When I left the pub I stepped out into a pitch-black Exmoor night. Finding the Land Rover wasn’t easy. I got there by touch. Feeling my way along the lane eliminating parked tractors, quad bikes, horses, until I felt the unmistakable externally hinged door. I opened it and the courtesy light… didn’t. The world stayed black. I had an open door, in theory I could get in, but I couldn’t see a thing. Even in the light, getting in presented problems. The seat is quite high up and if enough forward momentum isn’t maintained as you leap up from the footplate you fall back down. To avoid embarrassment I had been practicing at home. But I hadn’t practiced with my eyes shut so getting in in a dark country lane was like jumping into a random black hole. I made it. Once inside I had to feel my way around my key ring until I found a shape that felt 20 years old. When I was certain I had it, I hunted for the ignition. Everything was taking time. I found it and turned on the headlights. This was like the moment in ET when the spaceship lit up. It’s the one feature that is world class. The road in front was floodlit. I needed sunglasses. Main beam was even brighter. They might not know much but these Land Rover boys know how to light a landscape I thought. I laughed. Again.

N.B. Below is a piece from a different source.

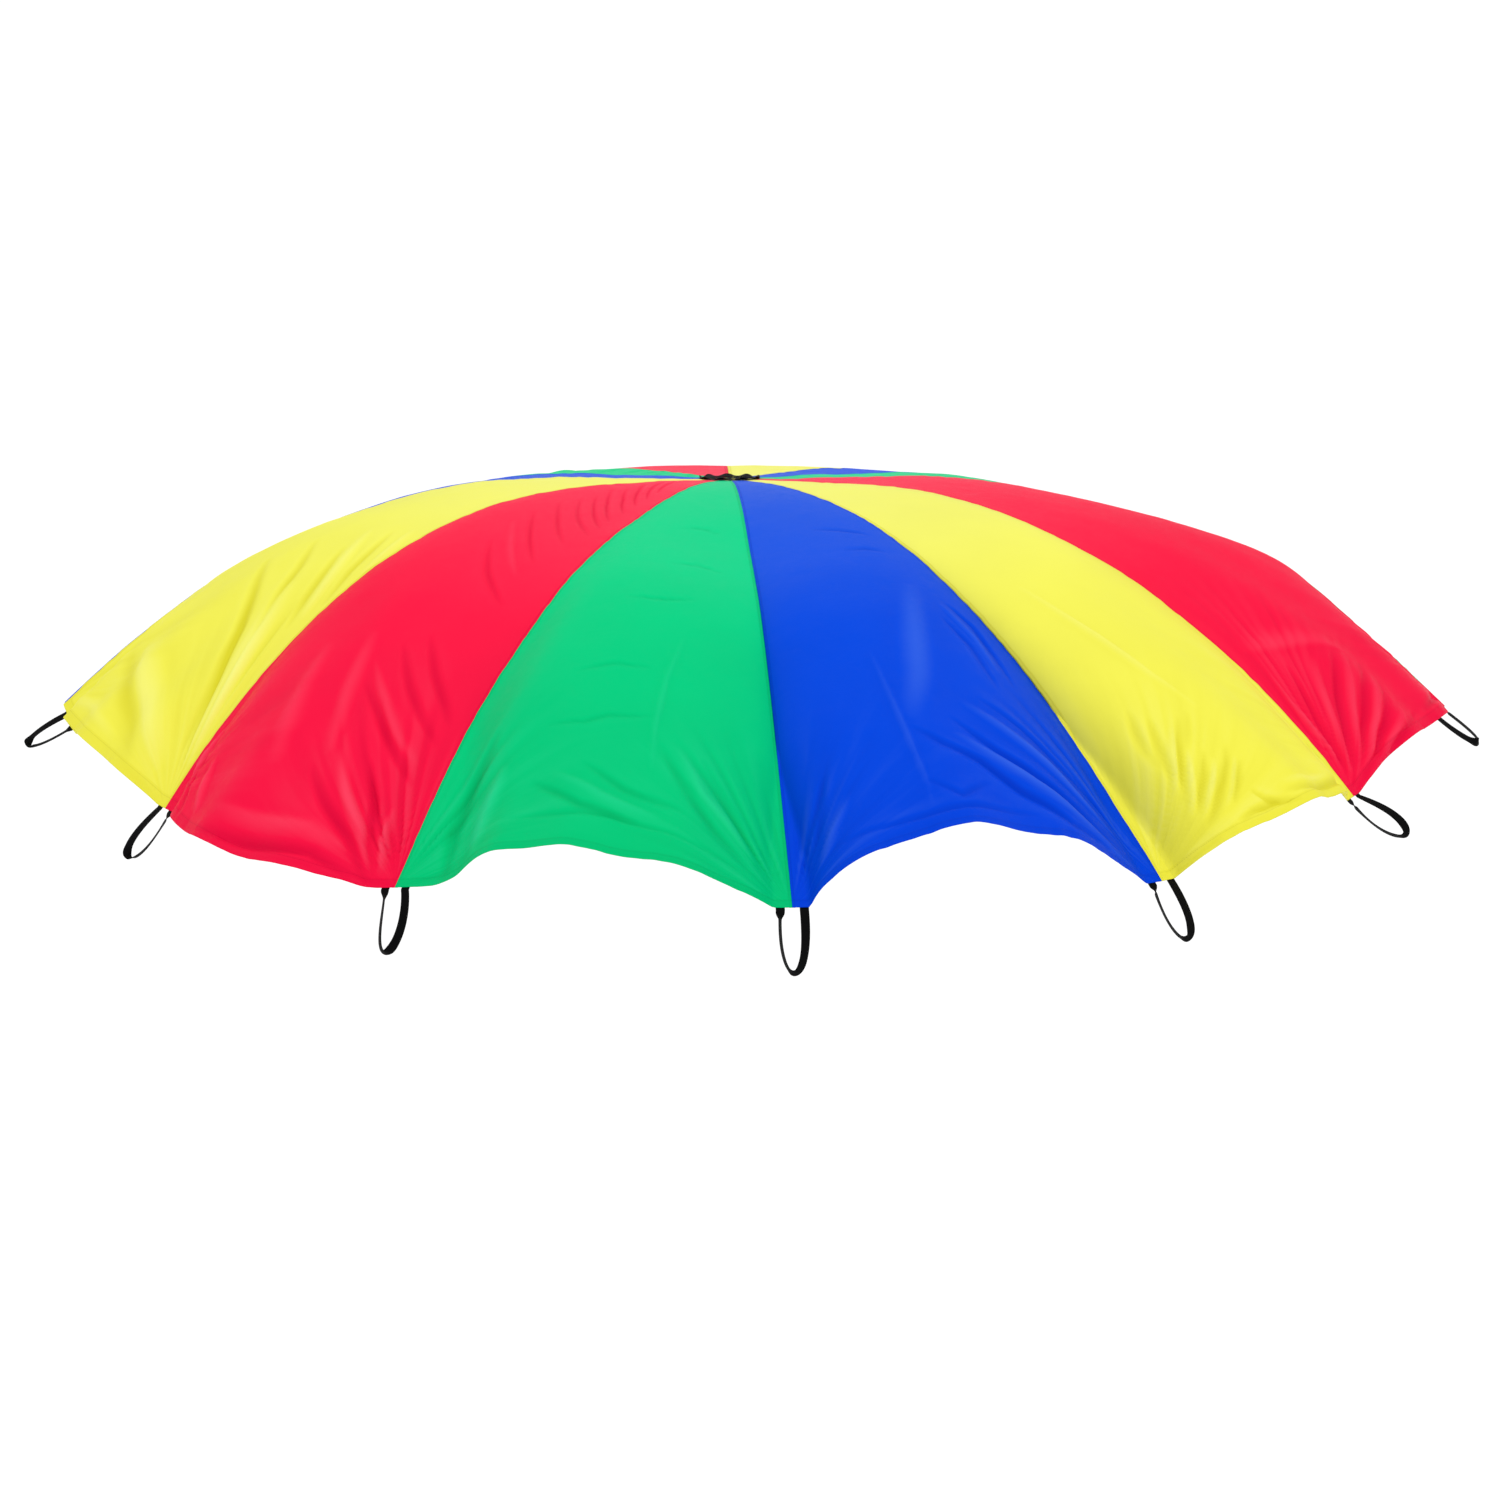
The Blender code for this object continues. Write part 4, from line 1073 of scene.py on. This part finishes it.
def make_net(material):
    """Knotless net: a wire at each side of each small square."""
    bm = bmesh.new()
    count = 2 * int(NET_RADIUS / NET_PITCH) + 1
    bmesh.ops.create_grid(bm, x_segments=count, y_segments=count, size=count * NET_PITCH / 2)
    far = [f for f in bm.faces if f.calc_center_median().length > NET_RADIUS - NET_PITCH * 0.6]
    bmesh.ops.delete(bm, geom=far, context="FACES")
    bmesh.ops.wireframe(bm, faces=bm.faces[:], thickness=NET_STRAND / 2, use_replace=True,
                        use_boundary=True, use_even_offset=True)
    for v in bm.verts:
        v.co.z += NET_SAG * math.sin(v.co.x * 160) * math.sin(v.co.y * 170)
    bmesh.ops.transform(bm, matrix=hub_place(), verts=bm.verts[:])
    thing = placed("vent_netting", mesh_of("vent_netting", bm))
    thing.data.materials.append(material)
    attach(thing, "canopy")
    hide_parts("vent_net")
    return thing


# ---- the studio
FLOOR_HEIGHT = -7.0
FLOOR_HALF = 150
SKY_STRENGTH = 0.84
SUN_STRENGTH = 0.3 * math.pi
SUN_WAY = (-0.1, 0.32, -0.95)
SUN_ANGLE = math.radians(35)
CAMERA_PLACE = (-0.643, -12.83, 3.44)
SENSOR = 36.0  # mm
LENS_SHARE = 5416 / 1500  # the focal length in widths of the sensor
CAMERA_SHIFTS = (-0.0019, -0.0275)


def make_floor():
    bm = bmesh.new()
    bmesh.ops.create_grid(bm, x_segments=4, y_segments=4, size=FLOOR_HALF)
    bmesh.ops.translate(bm, vec=(0, 0, FLOOR_HEIGHT), verts=bm.verts[:])
    floor = placed("studio_floor", mesh_of("studio_floor", bm))
    f = Finish("pale_floor", (0.97, 0.97, 0.97), Specular_IOR_Level=0.1)
    f.put(f.surface.inputs["Roughness"], 0.9 + f.noise(0.8) * 0.05)
    floor.data.materials.append(f.material)


def make_light():
    world = bpy.data.worlds.new("white_studio")
    bpy.context.scene.world = world
    world.use_nodes = True
    sky = world.node_tree.nodes["Background"]
    sky.inputs["Color"].default_value = (1.0, 1.0, 1.0, 1)
    sky.inputs["Strength"].default_value = SKY_STRENGTH
    light = bpy.data.lights.new("key_light", "SUN")
    light.angle = SUN_ANGLE
    light.energy = SUN_STRENGTH
    thing = placed("key_light", light)
    thing.rotation_euler = Vector(SUN_WAY).to_track_quat("-Z", "Y").to_euler()


def make_camera():
    camera = bpy.data.cameras.new("camera")
    camera.sensor_width = SENSOR
    camera.lens = SENSOR * LENS_SHARE
    camera.shift_x, camera.shift_y = CAMERA_SHIFTS
    camera.clip_end = 400
    thing = placed("camera", camera)
    thing.location = CAMERA_PLACE
    thing.rotation_euler = (-thing.location).to_track_quat("-Z", "Y").to_euler()
    bpy.context.scene.camera = thing
    bpy.context.scene.view_settings.view_transform = "Standard"


make_camera()
make_light()
make_floor()

CLOTHS = {
    "yellow": satin("yellow_cloth", (0.84, 0.83, 0.11), (0.81, 0.75, 0.035), (0.92, 0.92, 0.3)),
    "red": satin("red_cloth", (0.92, 0.01, 0.055), (0.82, 0.002, 0.048), (0.95, 0.085, 0.155)),
    "green": satin("green_cloth", (0.0, 0.61, 0.225), (0.0, 0.48, 0.145), (0.03, 0.69, 0.33)),
    "blue": satin("blue_cloth", (0.0, 0.067, 0.7), (0.0, 0.046, 0.65), (0.06, 0.17, 0.75)),
}
COLOUR_ORDER = ("yellow", "red", "green", "blue")
black_webbing = webbing("black_webbing")
black_tape = tape_finish("black_tape")
black_net = net_finish("black_net")

gores = []
for gore in range(GORES):
    colour = COLOUR_ORDER[gore % 4]
    cloth = make_gore(gore, CLOTHS[colour])
    gores.append(cloth)
straps = [make_strap(seam, black_webbing) for seam in range(GORES)]
patches = [make_patch(seam, black_webbing) for seam in range(GORES)]
vent = [make_net(black_net), make_tape("vent_binding_top", 1, black_tape),
        make_tape("vent_binding_bottom", -1, black_tape)]
for gore, cloth in enumerate(gores):
    following = [straps[gore], patches[gore]] + (vent if gore == 0 else [])
    held_by = [straps[gore].name, straps[(gore + 1) % GORES].name]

As I pulled away and plotted a route home via deserted narrow lanes where slow speeds are not publicly humiliating, I became unsettled by a sense of being followed. In my rear view mirror the road behind seemed as bright as the road in front. I switched to dipped beam and the road behind got darker, on main beam it got brighter again. Who was this maniac matching me move for move? I started to feel like Dennis Weaver in “Duel” when he is followed by a demonic truck. My tiny brain wrestled with this while also trying to keep the wheels on the road. Maybe I wasn’t being followed. Maybe the light illusion was because my main beam was mis-wired and turning on my reversing light. Nah, that didn’t fit the story. Then I noticed my rear-view mirror was showing a pair of windscreen wipers and also, the road behind seemed very similar to the road in front. When I moved my head the person in the car behind moved their head. I sussed it. The rear view mirror was showing a reflection of the forward view projected onto the glass of the back door. I really laughed at that. Then at slow speed in the safety of a dark deserted country lane I experimented to see if I could drive the car by getting my forward view from the rear-view mirror. It wasn’t easy, despite the speed of light there was a lag, but it was possible. I laughed again. How could they sell something like this?.
The reflection was clear because the cabin was so dark. The dashboard light was too dull to see anything inside. Finding the gearstick was like blind man’s buff. Once I let go of it there was a lot of flapping around trying to find it again. I couldn’t leave one hand on it as two hands are required to steer. But the most hilarious feature of the day was the pedal lock. This is an anti-theft device made of metal that covers all three pedals and then locks itself on one of them so the vehicle can’t be driven away. It was a very sturdy item made by no nonsense folk from Yorkshire. It took a few minutes to wedge it into the footwell over the pedals, then I turned the key and it locked it in place. Without the key there was no hope of removing it. Actually, with the key there was no hope of removing it. When I unlocked it the catch didn’t release its grip on the pedals. The best engineering minds in Yorkshire had designed it to be the same dimensions as the footwell, which is why it had taken so long to lock in position in the first place. The car was trapped, hostage to a bright yellow quarter inch thick steel box. I rattled it, pushed it from side to side, yanked it up and down but it wouldn’t let go. After 45 minutes I was desperate enough to contemplate getting the angle grinder and cutting the box up, but I finally got there by turning myself upside down in the drivers seat, and then squeezing my torso and head under the steering wheel to take a photo from behind the box to see where the catch was stuck and then using that insider knowledge, levering it out with a breaker bar (which is like a crow bar but bigger). No wonder it had an Amazon 5-star rating. I couldn’t nick my own car, even with the keys. I showed them the photo down the pub. No sympathy there. They suggested a dead sheep or ferocious dog in the back works much better.